Science

Look! NASA publishes new image of a fast-flying star ejected by a supernova

The gas around the speedy star is heated to tens of millions of degrees.

by Doris Elín Urrutia
Zeta Ophiuchi which is located 440 light-years from Earth

Like the sea that ripples in front of a traveling ship, so does a magnificent shockwave of gas precede a fast-flying star.

On July 25, NASA published a new view of the moving star Zeta Ophiuchi that merges an existing infrared image of this bright object with X-ray data. Most of the details in this composite image — the shock wave in red, the filaments of former star material in green, and the background stars — are visible thanks to infrared data that the now-retired Spitzer Space Telescope collected ten years ago.

Unlike the infrared data that gives heat information to astronomers, the X-ray observations marked here as a glowing blue orb around the star tell researchers that a cosmic crash is really raising the heat.

This new image helps our eyes understand Zeta Ophiuchi’s wild story.

Zeta Ophiuchi is located 440 light-years from Earth.

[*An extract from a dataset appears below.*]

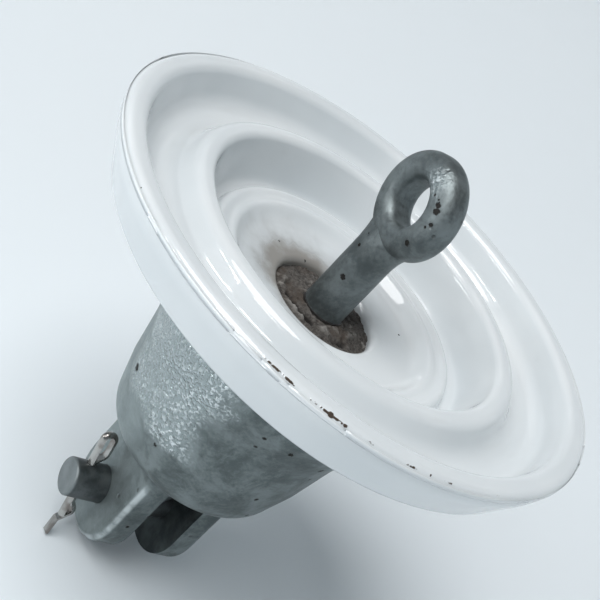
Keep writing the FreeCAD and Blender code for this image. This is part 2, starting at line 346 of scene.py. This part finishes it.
def white_glaze():
    """Cool white glaze: very glossy, slightly wavy, chipped to a brown body on the rim."""
    s = Shader("white_glaze", Metallic=0.0, IOR=1.52, Coat_Weight=0.25, Coat_Roughness=0.03)
    cloud = s.noise(38, detail=2.0)
    white = s.mix(s.between(cloud, 0.35, 0.7), (0.69, 0.73, 0.75), (0.745, 0.78, 0.795))
    from_pin = s.distance(DUST_MIDDLE)
    dusty_zone = s.math("ADD", from_pin, s.math("MULTIPLY", s.noise(7, detail=5.0), 0.012))
    haze = s.between(dusty_zone, 0.0225, 0.0345, 0.55, 0.0)
    dust = s.between(dusty_zone, 0.0185, 0.0270, 0.80, 0.0)
    white = s.mix(haze, white, (0.40, 0.41, 0.41))
    white = s.mix(dust, white, (0.20, 0.18, 0.155))
    smear = s.math("MULTIPLY", s.between(s.noise(22, detail=6.0, rough=0.7), 0.60, 0.78), 0.16)
    white = s.mix(smear, white, (0.46, 0.47, 0.47))
    white = s.mix(s.spots(SPECKS, s.noise(0.5)), white, (0.03, 0.027, 0.025))
    broken = s.math("ADD", s.attribute("chip"), s.math("MULTIPLY", s.noise(0.7, detail=3.0), 0.5))
    chip = s.between(broken, 0.55, 0.80)
    body = s.mix(s.noise(0.9, detail=3.0), (0.016, 0.012, 0.010), (0.085, 0.055, 0.035))
    s.set("Base Color", s.mix(chip, white, body))
    gloss = s.between(s.noise(9, detail=4.0), 0.3, 0.75, 0.045, 0.10)
    dull = s.math("MAXIMUM", s.math("MULTIPLY", dust, 0.75), s.math("MULTIPLY", chip, 0.85))
    s.set("Roughness", s.math("MAXIMUM", gloss, dull))
    ripple = s.bump(s.noise(9, detail=1.0), 0.025)
    s.set("Normal", s.bump(s.noise(1.6, detail=1.0), 0.002, under=ripple))
    return s.material


def galvanised(name, light, dark, peel_and_sheen_zone, pits, marks, slot_shade=None):
    """Weathered hot-dip zinc: mottled grey, small black pits, and orange peel in places, where it is also
    painted lighter with painted glints as sheen.
    """
    s = Shader(name, Metallic=0.82, Specular_IOR_Level=0.5)
    # Zone of orange peel; below, the same zone is also painted lighter and given painted glints.
    peel = peel_and_sheen_zone(s)
    mottle = s.noise(9, detail=6.0, rough=0.65, distortion=0.4)
    fine = s.noise(1.6, detail=4.0, rough=0.7)
    tone = s.math("ADD", s.math("MULTIPLY", mottle, 0.7), s.math("MULTIPLY", fine, 0.3))
    colour = s.mix(s.between(tone, 0.38, 0.62), dark, light)
    stain = s.between(s.noise(26, detail=5.0, rough=0.6), 0.50, 0.70)
    colour = s.mix(s.math("MULTIPLY", stain, 0.5), colour, tuple(c * 0.55 for c in dark))
    # Painted light: the peel zone is painted paler, as sheen from the light.
    colour = s.mix(s.math("MULTIPLY", peel, 0.8), colour, tuple(c * 2.0 for c in light))
    skin = s.noise(1.15, detail=1.4, rough=0.5, distortion=0.5)
    # Painted highlights: bright worm-like glints painted on the high points of the peel.
    painted_glints = s.math("MULTIPLY", s.between(skin, 0.48, 0.66), s.between(peel, 0.15, 0.8))
    painted_glints = s.math("MULTIPLY", painted_glints, s.between(s.noise(10, detail=2.0), 0.36, 0.56, 0.45, 1.0))
    colour = s.mix(painted_glints, colour, (0.72, 0.77, 0.79))
    # Clevis cap only: painted light on the -Y side, painted shade in the slot and painted highlights on the
    # lug edges.
    if slot_shade is not None:
        # Painted light: the lug face and cap on the -Y side, towards low X, are painted paler where the
        # light falls.
        minus_y_side = s.between(s.axis("Y"), -0.019, -0.012, 1.0, 0.0)
        ragged_x = s.math("ADD", s.axis("X"), s.math("MULTIPLY", s.noise(12), 0.010))
        painted_light_share = s.between(ragged_x, 0.012, 0.028, 0.55, 0.0)
        colour = s.mix(s.math("MULTIPLY", minus_y_side, painted_light_share), colour, tuple(c * 1.7 for c in light))
        # Painted shade: the slot between the lugs is painted near black.
        colour = s.mix(slot_shade(s), colour, (0.02, 0.022, 0.024))
        # Painted highlight: a bright band along the edges of the lug faces.
        colour = s.mix(painted_edge_highlight(s), colour, (0.62, 0.67, 0.68))
    chance = s.between(s.noise(17, detail=2.0), 0.50, 0.62)
    hole = s.between(s.cells(pits), 0.07, 0.15, 1.0, 0.0)
    bare = s.spots(marks, s.noise(0.9, detail=4.0, rough=0.7))
    pit = s.math("MAXIMUM", s.math("MULTIPLY", hole, chance), bare)
    s.set("Base Color", s.mix(s.math("MULTIPLY", pit, 0.88), colour, (0.022, 0.017, 0.014)))
    rough = s.math("SUBTRACT", s.between(fine, 0.3, 0.7, 0.44, 0.60), s.math("MULTIPLY", peel, 0.34))
    s.set("Roughness", s.math("MAXIMUM", rough, s.math("MULTIPLY", pit, 0.8)))
    normal = s.bump(s.noise(5.5, detail=2.0), 0.20)
    normal = s.bump(s.math("MULTIPLY", skin, peel), 1.3, under=normal)
    normal = s.bump(s.noise(0.9, detail=2.0), 0.035, under=normal)
    s.set("Normal", s.bump(s.math("SUBTRACT", 1.0, pit), 0.45, under=normal))
    return s.material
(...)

X-ray: NASA/CXC/Dublin Inst. Advanced Studies/S. Green et al.; Infrared: NASA/JPL/Spitzer

The star, which shines 80,000 times brighter than the Sun, travels 100,000 miles per hour through space because of a turbulent termination.

According to Spitzer representatives, Zeta Ophiuchi shared its former corner of the Universe with another star. But one day, this companion blew up as a supernova. Its demise was potent enough to launch Zeta Ophiuchi on a journey through space.

What’s new — This gorgeous view from Spitzer now contains X-ray information from another major NASA spacecraft, the Chandra X-ray Observatory. Zeta Ophiuchi is bombarded here by its own shock wave, heating it up to incredible temperatures. Astronomers think that the shock wave causes the gas around the star to reach tens of millions of degrees.

An illustration of NASA’s Spitzer Space Telescope.

NASA/Bryan Allen/The Image Bank Unreleased/Getty Images

Why it matters — Zeta Ophiuchi’s story gets more complicated.

The bow-shaped shockwave puzzles a research team led by Ph.D. candidate Samuel Green from the Dublin Institute for Advanced Studies in Ireland, according to NASA’s image description. After the team ran computational models, they found that their renderings suggest a fainter glow than what they see in the X-ray data. The findings don’t match.

To make the computer’s data and the image’s details match, new models that contain information on other forces of physics may be the answer. If they add phenomena like the disordered behavior of gas called turbulence and the acceleration of particles into their analysis of Zeta Ophiuchi, then maybe these discrepancies will resolve and data will be in “agreement” with the X-ray data.

For now, scientists and citizens can enjoy the sight of Zeta Ophiuchi’s frenzy from 440 light-years away.